WHAT THIS TASK INVOLVES
Return the listing word for word, as given.

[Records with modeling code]
┄┄┄┄┄┄┄┄┄┄┄┄┄┄┄┄┄┄┄┄

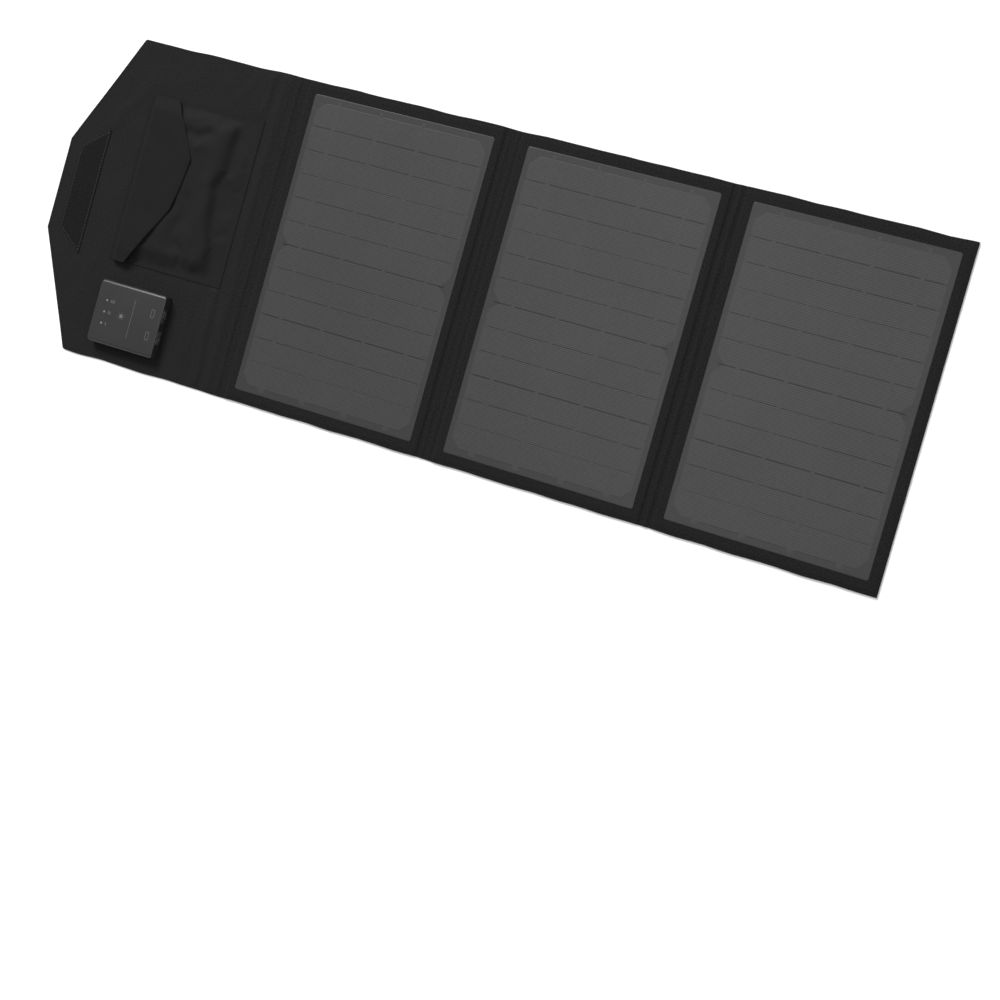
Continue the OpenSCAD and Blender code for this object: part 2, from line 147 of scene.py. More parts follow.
def mesh_object(name, verts, faces, material, uv=None, angle=38):
    mesh = bpy.data.meshes.new(name)
    mesh.from_pydata((np.asarray(verts, float) / MM).tolist(), [], [list(f) for f in faces])
    mesh.update()
    if uv is not None:
        layer = mesh.uv_layers.new(name="cloth")
        corner = np.empty(len(mesh.loops), np.int32)
        mesh.loops.foreach_get("vertex_index", corner)
        layer.data.foreach_set("uv", (np.asarray(uv, float) / MM)[corner].ravel())
    mesh.shade_smooth()
    mesh.set_sharp_from_angle(angle=math.radians(angle))
    obj = bpy.data.objects.new(name, mesh)
    bpy.context.scene.collection.objects.link(obj)
    mesh.materials.append(material)
    return obj


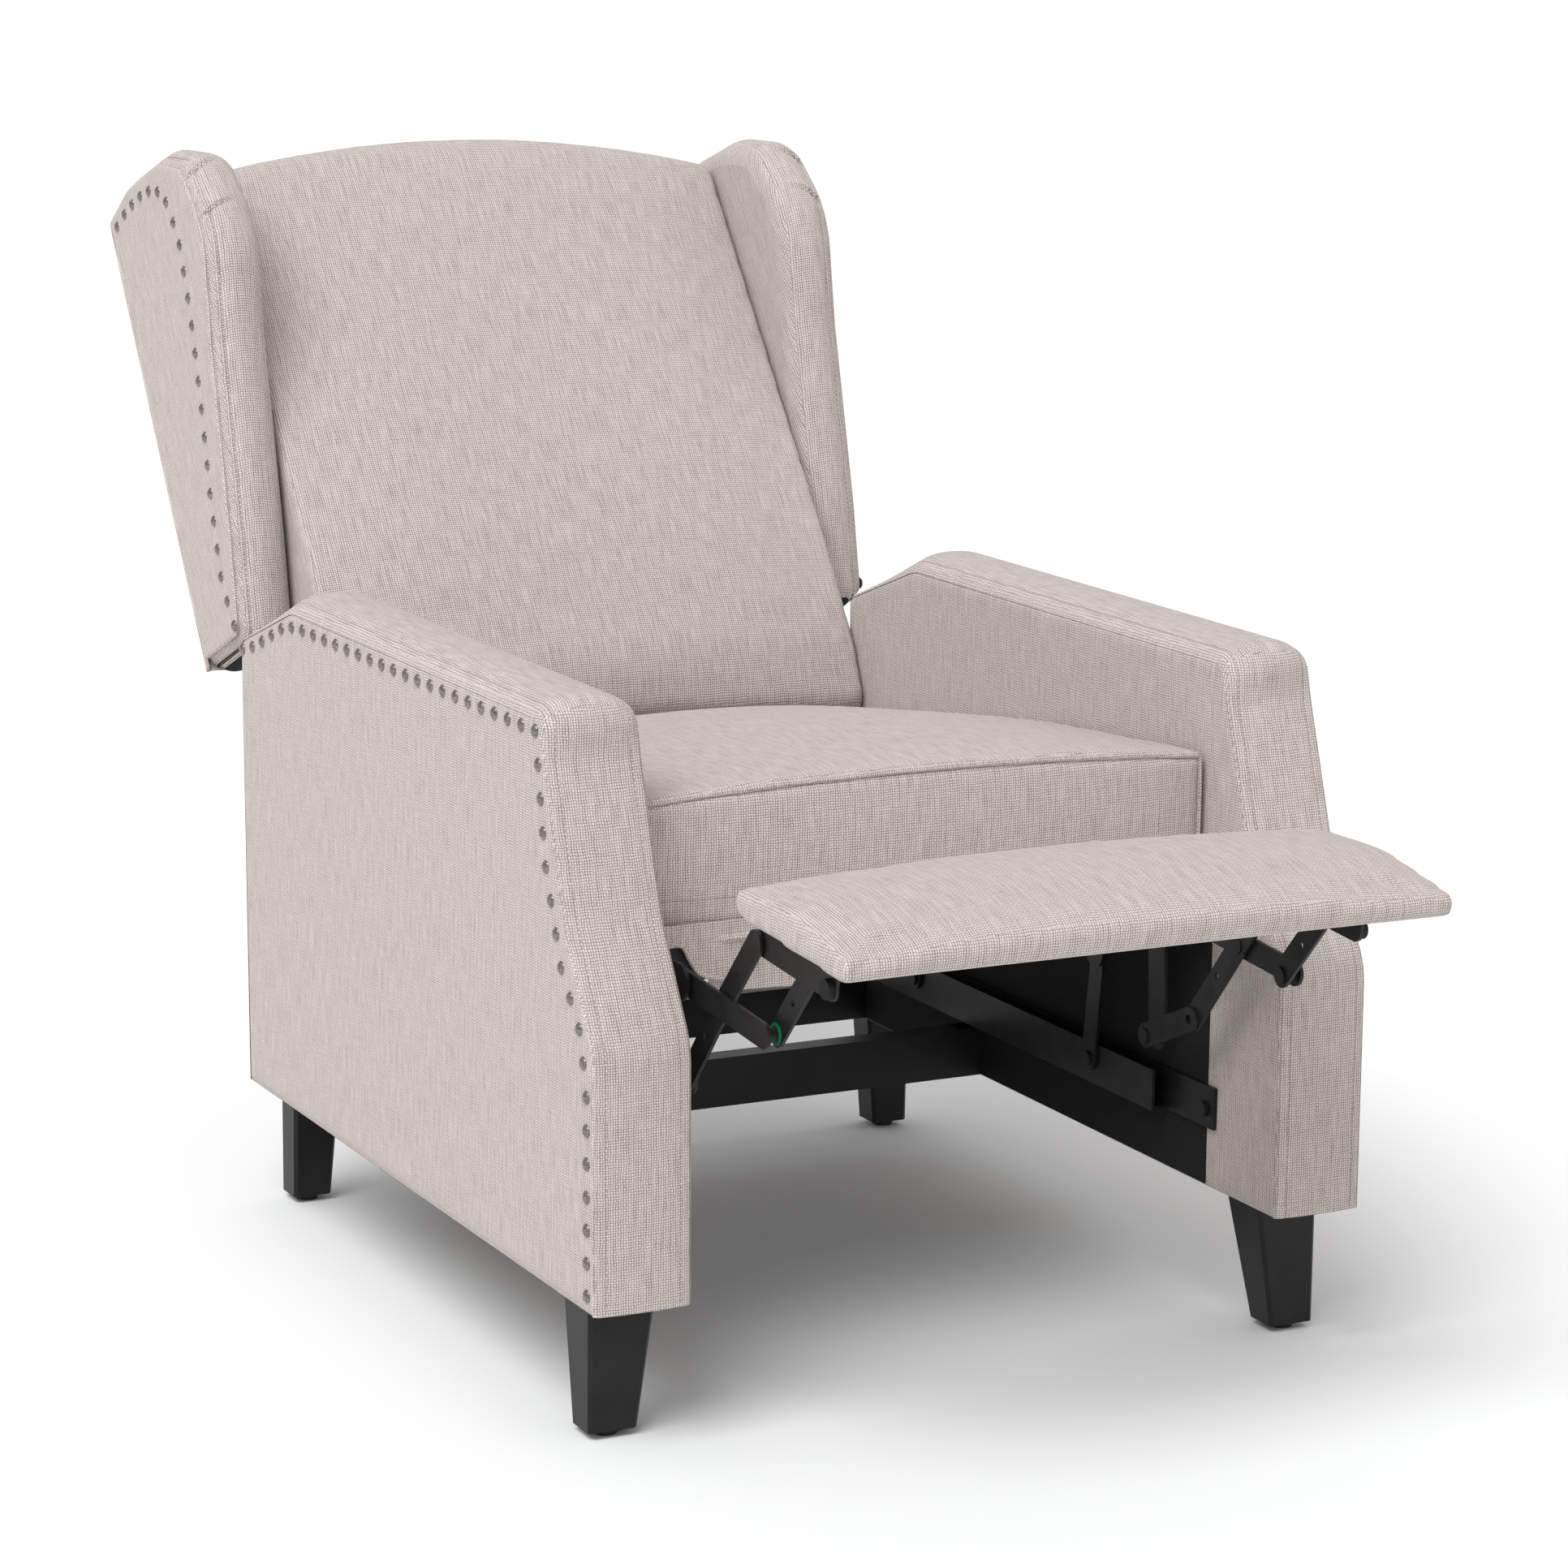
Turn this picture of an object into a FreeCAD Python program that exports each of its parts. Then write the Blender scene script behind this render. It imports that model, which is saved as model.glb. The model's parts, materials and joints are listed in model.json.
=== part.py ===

┄┄┄┄┄┄┄┄┄┄┄┄┄┄┄┄┄┄┄┄

WRITTEN ANSWER
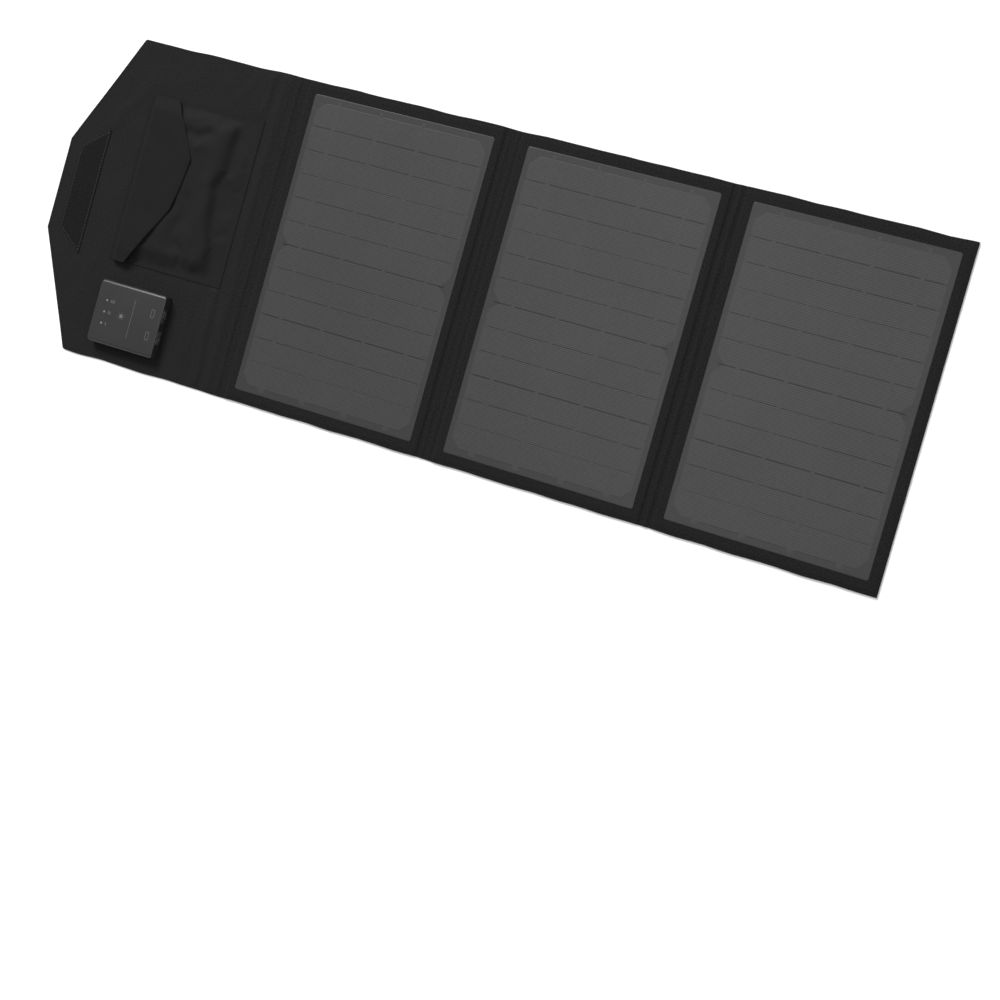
Continue the OpenSCAD and Blender code for this object: part 2, from line 147 of scene.py. More parts follow.
def mesh_object(name, verts, faces, material, uv=None, angle=38):
    mesh = bpy.data.meshes.new(name)
    mesh.from_pydata((np.asarray(verts, float) / MM).tolist(), [], [list(f) for f in faces])
    mesh.update()
    if uv is not None:
        layer = mesh.uv_layers.new(name="cloth")
        corner = np.empty(len(mesh.loops), np.int32)
        mesh.loops.foreach_get("vertex_index", corner)
        layer.data.foreach_set("uv", (np.asarray(uv, float) / MM)[corner].ravel())
    mesh.shade_smooth()
    mesh.set_sharp_from_angle(angle=math.radians(angle))
    obj = bpy.data.objects.new(name, mesh)
    bpy.context.scene.collection.objects.link(obj)
    mesh.materials.append(material)
    return obj


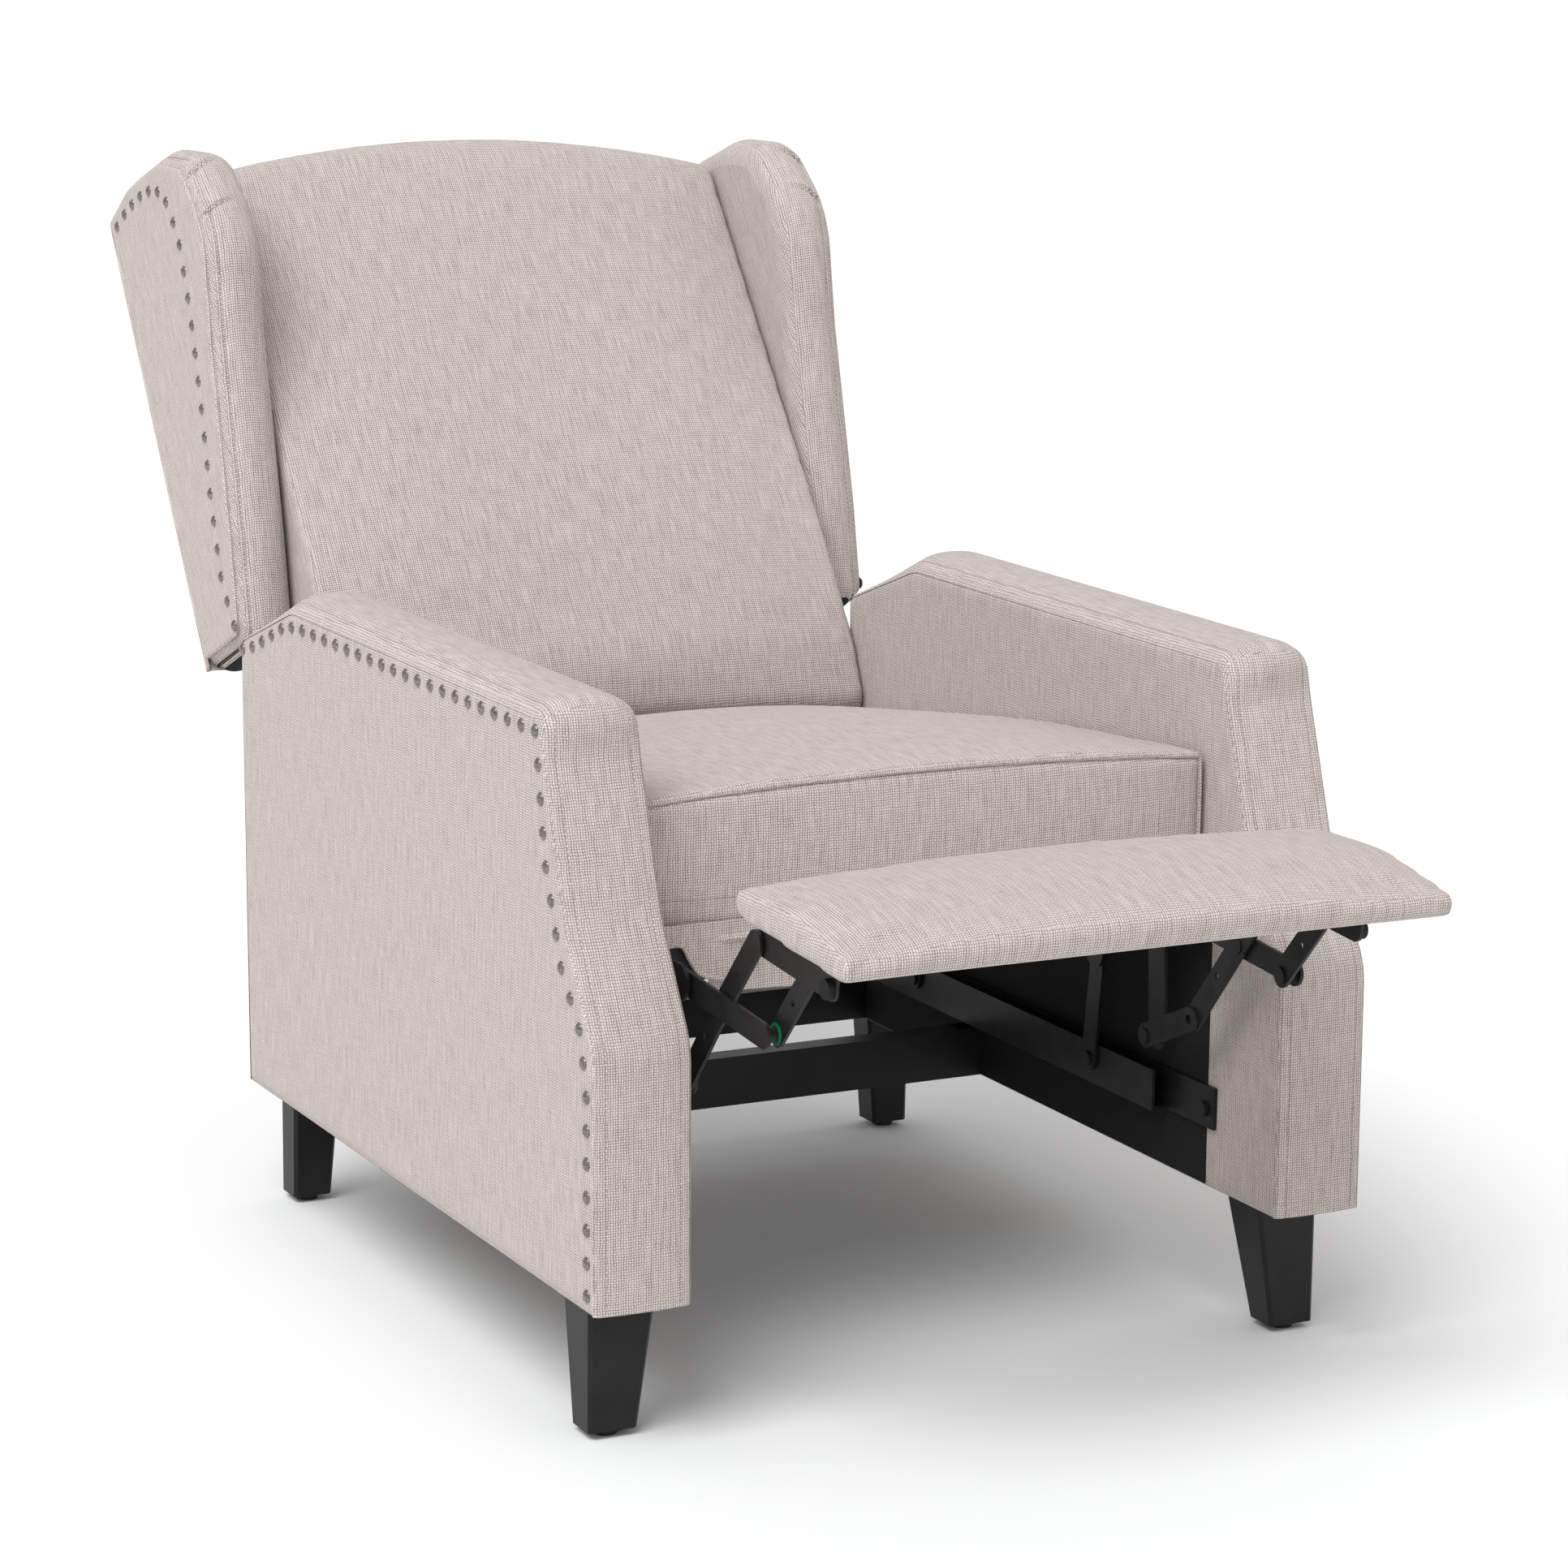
Turn this picture of an object into a FreeCAD Python program that exports each of its parts. Then write the Blender scene script behind this render. It imports that model, which is saved as model.glb. The model's parts, materials and joints are listed in model.json.
=== part.py ===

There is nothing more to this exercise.